Jak znacznie? 15V? 17V? Chyba nie 60V? :-)
Ciekawi mnie to...
> Ale przy okazji uwaliło by jakieś układy elektroniczne w aucie. Byłem
> świadkiem efektu urwania się masy w leciwym samochodzie STAR lata temu.
> Jedna żarówka w przednim reflektorze wybuchła. Ale tam elektroniki nie
> było, bo by się co nieco sfajczyło.
STAR - to były maszyny!!
Re: Alternator padł
2017-07-22 20:56:13 - jacek
> W dniu 2017-07-22 o 14:44, Pszemol pisze:
>> Padł mi alternator który kupiłem w jesieni...
>> Fakt, że nie był oryginalny od Hondy tylko ze sklepu z częściami.
>> Zastanawiam się teraz jak taki alternator z wbudowanym
>> regulatorem działa i co mogło ubić w nim tą elektronikę...
> np przepięcia albo przeciążenie.
>
>> Co tam takiego delikatnego? Zważywszy na to jakie tam prądy
>> hulają to spodziewam się tam diód wielkości musującej tabletki
>> wapna :-) Jak się taka dioda może zepsuć? Gdzie wrażliwość?

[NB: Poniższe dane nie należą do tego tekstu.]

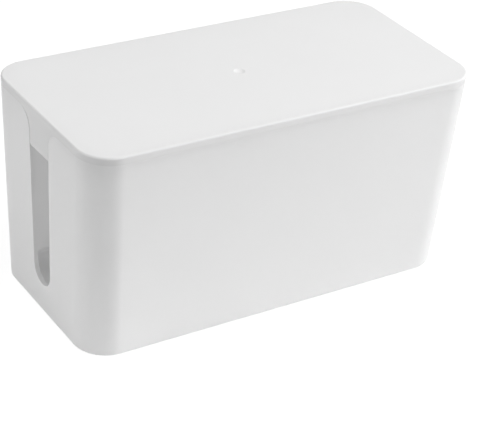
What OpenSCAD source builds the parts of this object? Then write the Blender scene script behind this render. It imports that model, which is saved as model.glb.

> Diody najczęściej przebijają napięciowo.
>
>> Jak skomplikowany jest typowy układ regulatora w alternatorze?
>> Ktoś może się orientuje co tam siedzi w środku?
> Tzw regulator, czyli układ który reguluje napięcie wzbudzenia pod
> wpływem nap wyjściowego (na grubym kablu), ewentualnie w nowszych może
> być jeszcze
> ogranicznik prądu ale zazwyczaj oporność diod i uzwojeń ustala prąd
> maksymalny.
>>
>> Oprócz masy, jest duży kabel idący do "plusa", ale jest też
>> wtyczka doprowadzająca napięcie do uzwojenia wzbudzającego,
>> coś w środku jednak siedzi ograniczającego napięcie ładowania aku.
>> Ma ktoś schemat tego co tam siedzi? Jak to jest zabezpieczone
>> przed awariami, przed uszkodzeniem, przed odwrotną polaryzacją itp.
> Tu masz przykład łącznie z połączeniami
> http://www.kulinski.navsim.pl/art.php?id=2157
Niestety ale już nie wszędzie jest tak łatwo np. w fordzie
focusie mk1 regulatora nie ma już w alternatorze.
Są tylko diody mocy z zaciskiem i złącze do wzbudzania bodajże
4 pinowe idące do komputera. Przy większym obciążeniu
alternator daje wyższe napięcie a gdy prądu nadal brakuje
obroty silnika zwiększa komputer z początkowych ok 600obr/minutę
potrafi nawet do ok 1600 obr/minutę zwiększyć gdy jest duże
obciążenie...
Nie ma tam już klasycznego regulatora niestety jak np. w
skodzie felicji czy favorit...
--
pzdr, j.r.
Re: Alternator padł
2017-07-22 21:26:49 - Kaczin
>
> Pszemol ty czasem zadajesz pytania jak Identyfikator.
>
Wiele mówiąca zbieżność. Ten sam poziom intelektualny.